On November 8, 2011, Shout! Factory (under license from Classic Media) released Mr. Magoo: The Television Collection 1960–1977 on DVD in Region 1. This 11-disc collection contains all the episodes from all three Mr. Magoo television series, including all 26 episodes of Mister Magoo, all 26 episodes of The Famous Adventures of Mr. Magoo, all 16 episodes of What's New, Mister Magoo?, and the prime-time TV special Uncle Sam Magoo, as well as several bonus features.

On December 6, 2011, Sony released the feature film 1001 Arabian Nights on DVD through their Screen Classics manufactured-on-demand (MOD) program, now available through a licensing deal through the Warner Archive Collection.

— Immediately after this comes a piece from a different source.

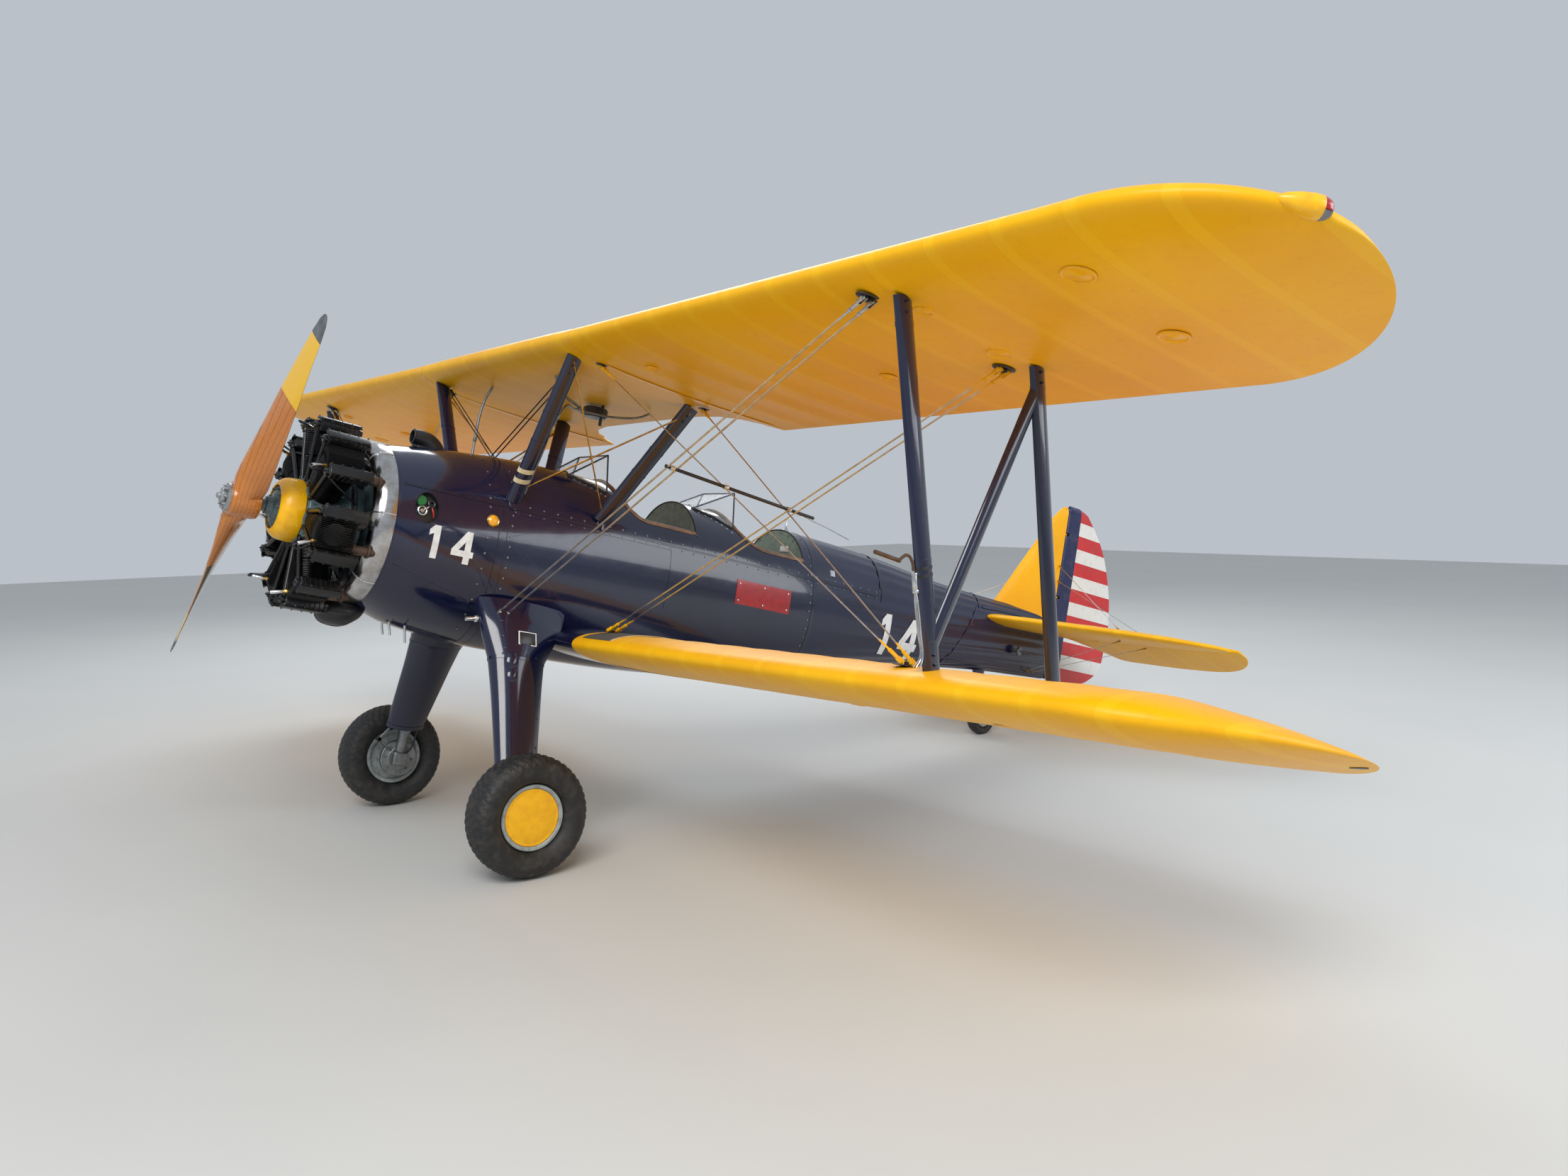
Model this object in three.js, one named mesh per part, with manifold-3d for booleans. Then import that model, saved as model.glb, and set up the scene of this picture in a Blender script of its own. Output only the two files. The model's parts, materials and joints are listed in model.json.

In 2011, animation historian Jerry Beck announced the release of a Shout! Factory boxed set of the Mr. Magoo theatrical (UPA) shorts, under license from Sony. Originally scheduled for release in 2012, the set was pushed back for two years as Sony remastered some of the cartoons from higher quality sources, including newly discovered elements. The four-disc Mr. Magoo Theatrical Collection, containing all 53 of the Mr. Magoo theatrical shorts distributed by Columbia through 1959, and the 1959 theatrical film 1001 Arabian Nights, was released on April 22, 2014.